The galamsey firebrand admonished all Ghanaians to be bold and ask the government to declare the IMCIM’s achievements concerning water pollution and land degradation. “Why should we keep deceiving ourselves as citizens of Ghana? I spoke to the Assemblyman for Akrokerri area, Mr. Tandoh and according to him, the illegal mining operations had been existing for a while in different locations in the area”, he said.
Touching on monitoring, he asked if there were law enforcement agencies in the Akrokerri area, including the district police personnel, operations vanguard team, inter-ministerial taskforce, galamstop team, galamsey police team, among others. He was surprised that the operations vanguard headquarters in Ashanti Region is based in Obuasi, which is about 20 minutes drive from Akrokerri but such illegal mining activities had been on-going for some time without any action to stop the illegal miners.

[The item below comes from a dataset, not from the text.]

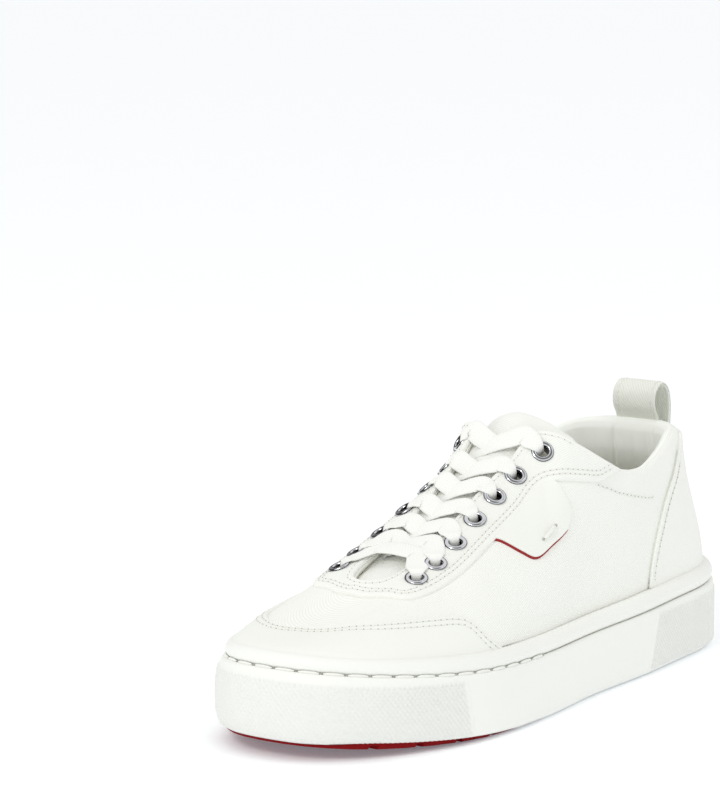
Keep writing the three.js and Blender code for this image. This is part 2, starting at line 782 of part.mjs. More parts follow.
function makeStrip(start, end) {
  const sectionOf = (edges) => {
    const top = edges.map(({ point, up }) => point.clone().addScaledVector(up, laceThickness));
    return [edges[0].point, edges[1].point, top[1], top[0]];
  };
  const crossing = [];
  for (let step = 1; step < laceSteps; step += 1) {
    const share = step / laceSteps;
    const rise = laceHump * Math.sin(Math.PI * share);
    crossing.push(start[1].map((from, edge) => {
      const to = end[1][edge];
      const up = from.up.clone().lerp(to.up, share).normalize();
      return { point: from.point.clone().lerp(to.point, share).addScaledVector(up, rise), up };
    }));
  }
  return toManifold(loft([...start, ...crossing, end[1], end[0]].map(sectionOf), false));
}

function makeLaces() {
  let laces = makeStrip(laceEnd(0, 1), laceEnd(0, -1));
  for (let index = 1; index < eyeletsPerSide; index += 1) {
    laces = laces.add(makeStrip(laceEnd(index, 1), laceEnd(index - 1, -1)));
    laces = laces.add(makeStrip(laceEnd(index - 1, 1), laceEnd(index, -1)));
  }
  return fromManifold(laces);
}

// Pull loop: a folded strap from the back of the heel over the collar and in again

const loopColumns = 5;
const loopSteps = 12;
const loopGap = 0.8;

// the point of a skin near the heel's middle that lies at a given y
function skinAtSide(y, height, offsetAt) {
  const pointAt = (turn) => skinOffset(turn, height, offsetAt(turn));
  let [low, high] = [0, 0.1];
  for (let round = 0; round < 24; round += 1) {
    const middle = (low + high) / 2;
    if (pointAt(middle).y < Math.abs(y)) low = middle;
    else high = middle;
  }
  return pointAt(low).setY(y);
}

function loopPath(y) {
  const stand = loopGap + loopStrap / 2;
  const rear = [0.76, 0.82, 0.88, 0.94].map((height) => skinAtSide(y, height, () => overlayOuter + stand));
  const front = [0.97, 0.92, 0.87].map((height) => skinAtSide(y, height, (turn) => -wallAt(turn, height) - stand));
  const top = collarHeight + loopHeight;
  const back = rear[rear.length - 1].x;
  const inner = front[0].x;
  const arch = [
    new THREE.Vector3(back - 0.4, y, mix(collarHeight, top, 0.3)),
    new THREE.Vector3(mix(back, inner, 0.12), y, mix(collarHeight, top, 0.78)),
    new THREE.Vector3(mix(back, inner, 0.5), y, top - loopStrap / 2),
    new THREE.Vector3(mix(back, inner, 0.88), y, mix(collarHeight, top, 0.78)),
    new THREE.Vector3(inner + 0.4, y, mix(collarHeight, top, 0.3)),
  ];
  return new THREE.CatmullRomCurve3([...rear, ...arch, ...front]);
}

function makePullLoop() {
  const paths = Array.from({ length: loopColumns }, (_, column) =>
    loopPath(loopWidth * (column / (loopColumns - 1) - 0.5)));
  const across = new THREE.Vector3(0, 1, 0);
  const sections = [];
  for (let step = 0; step <= loopSteps; step += 1) {
    const share = step / loopSteps;
    const face = (side) => paths.map((path) => {
      const out = new THREE.Vector3().crossVectors(across, path.getTangentAt(share)).normalize();
      return path.getPointAt(share).addScaledVector(out, side * loopStrap / 2);
    });
    sections.push([...face(-1), ...face(1).reverse()]);
  }
  return loft(sections, false);
}

// Finishes and assembly

const finish = (color, roughness, metalness = 0) => new THREE.MeshStandardMaterial({ color, roughness, metalness });

const shoe = new THREE.Group();

function addPiece(name, geometry, look) {
  const piece = new THREE.Mesh(geometry, look);
  piece.name = name;
  shoe.add(piece);
}

addPiece('outsole', makeOutsole(), finish(0xb3202a, 0.55));
addPiece('midsole', makeMidsole(), finish(0xf1f1ed, 0.6));
addPiece('welt', makeWelt(), finish(0xf4f4f0, 0.6));
addPiece('insole', makeInsole(), finish(0xcfc4a8, 0.9));
addPiece('upper', makeUpper(), finish(0xf3f3ee, 0.95));
addPiece('toe_cap', makeToeCap(), finish(0xf6f7f2, 0.5));
addPiece('eyestay', makeEyestay(), finish(0xf4f4ef, 0.95));
addPiece('heel_panel', makeHeelPanel(), finish(0xf0f0eb, 0.95));
addPiece('tongue', makeTongue(), finish(0xf4f4ef, 0.95));
addPiece('tongue_patch', makePatch(), finish(0xeef0ea, 0.5));
addPiece('side_tab', makeTab(), finish(0xf1f3ee, 0.45));
addPiece('pull_loop', makePullLoop(), finish(0xe9eae4, 0.9));
addPiece('laces', makeLaces(), finish(0xf6f6f2, 0.9));
eyeletPlaces().forEach((place) => {
  addPiece(place.name, makeEyelet(place, eyeletSeat), finish(0xb9bcc0, 0.18, 1));
});
ventPlaces.forEach((place) => {
  addPiece(place.name, makeEyelet(place, ventSeat), finish(0xb9bcc0, 0.18, 1));
});

const footprint = new THREE.Box3().setFromObject(shoe);
const middle = footprint.getCenter(new THREE.Vector3());
shoe.position.set(-middle.x, -middle.y, -footprint.min.z);

export default shoe;
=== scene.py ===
"""Low canvas sneaker, the left shoe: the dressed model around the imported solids."""

import math

import bpy
import numpy as np
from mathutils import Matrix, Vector


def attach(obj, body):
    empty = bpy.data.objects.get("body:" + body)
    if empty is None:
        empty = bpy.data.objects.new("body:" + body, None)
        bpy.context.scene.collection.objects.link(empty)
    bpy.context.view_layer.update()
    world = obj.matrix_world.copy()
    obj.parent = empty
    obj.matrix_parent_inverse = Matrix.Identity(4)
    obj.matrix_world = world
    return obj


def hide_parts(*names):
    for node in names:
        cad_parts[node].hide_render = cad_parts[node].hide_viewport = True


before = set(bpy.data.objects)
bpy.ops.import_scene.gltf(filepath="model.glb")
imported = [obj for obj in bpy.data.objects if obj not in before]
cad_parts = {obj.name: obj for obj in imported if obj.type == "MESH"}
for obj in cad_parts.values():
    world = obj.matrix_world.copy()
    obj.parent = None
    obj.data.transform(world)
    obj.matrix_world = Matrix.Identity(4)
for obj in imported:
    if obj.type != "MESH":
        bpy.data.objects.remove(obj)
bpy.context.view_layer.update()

bl_info = {
    "name": "Canvas sneaker",
    "version": (1, 0, 0),
    "blender": (4, 5, 0),
    "location": "View3D > Sidebar > Sneaker",
    "description": "Builds the pieces, finishes and stage of a low canvas sneaker",
    "category": "Add Mesh",
}

# Shapes are worked out in millimetres from the back of the heel, on the shoe's own
# axis, and are moved to the frame when a mesh is made.
MILLIMETRE = 0.001
FOOTPRINT_MIDDLE = np.array([150.0, 1.523, 0.0])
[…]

Educating the public on the way forward to solving the galamsey problems, the mining engineer said it is difficult to stop illegal mining, popularly known as galamsey because the operators depend on it for their living. “The government’s militant approach can never solve the problem but the responsible government officials need to register illegal miners into the mainstream of legitimate small-scale mining, provide standard operating procedures (SOPs), provide workable safety and health standard procedures, monitor their activities, provide technical support and ensure law enforcement to penalize violators of the guidelines”, he suggested.
Again, Solomon argued that the current small-scale mining licence acquisition process is full of unnecessary bureaucratic, time consuming and expensive procedures, which should be revised and decentralized at the district level to minimize the permitting holdups. In his opinion, each of the district minerals commission offices should have a small-scale licencing unit that can issue all the necessary documentations for legitimate registrations to avoid delays. “If other private businesses can be registered at the various district assemblies, why can’t we do same for the small-scale mining companies?”, he questioned.
Also, the diaspora mining engineer felt that requiring the sector minister’s signature and parliamentary ratification for small-scale mining projects are unnecessary but unjustifiable systematic channels that promote corruption. He stated that it is intriguing to hear that the minerals commission that has experts and the men on the grounds cannot approve small-scale mining applications but the sector minister who is not necessarily a technical person is responsible for approving and granting such licences. He asked if the minister’s involvement can make any difference to augment the purpose of ensuring environmentally friendly operations.
He continued to suggest that the various district minerals commission offices should be allowed to deal directly with the local miners but report to the headquarters in Accra. “The daily operations should be monitored by the district minerals commission officers but the national level officers should embark on quarterly evaluations to ensure that due processes are always followed by all small-scale mining companies to ensure sustainable operations across the country. With this approach among others, Ghanaians will begin to see changes in the sector.”, He advised.
The mining engineer cautioned the government to renew the permits of the existing licenced small-scale miners and create an enabling environment for the unlicenced miners to acquire the necessary licences and permits for their operations. “What should we expect if Ghanaians find difficulties in acquiring the requisite small-scale mining permits but easy for foreigners, especially the Chinese, to obtain similar licences. These illegal miners will continue to find every avenue to operate in dangerous environments to make money.”, Solomon said. The galamsey operators have a saying that “it is better to die looking for food than to die of hunger, so no amount of force can stop us”. That’s what they have been doing for years and it is difficult to change them.
Finally, Solomon tasked the government to have a second look at the Inter-Ministerial Committee and consider a better approach to address the small-scale and illegal mining problems in terms of acceptable standard operating procedures, efficacious monitoring strategies, adequate resources and technical support for the sector players, accountability and law enforcement. He insisted that the President must dissolve the Inter-Ministerial Committee and equip the Minerals Commission to execute its mandate, if he is truly determined to resolve the galamsey menace.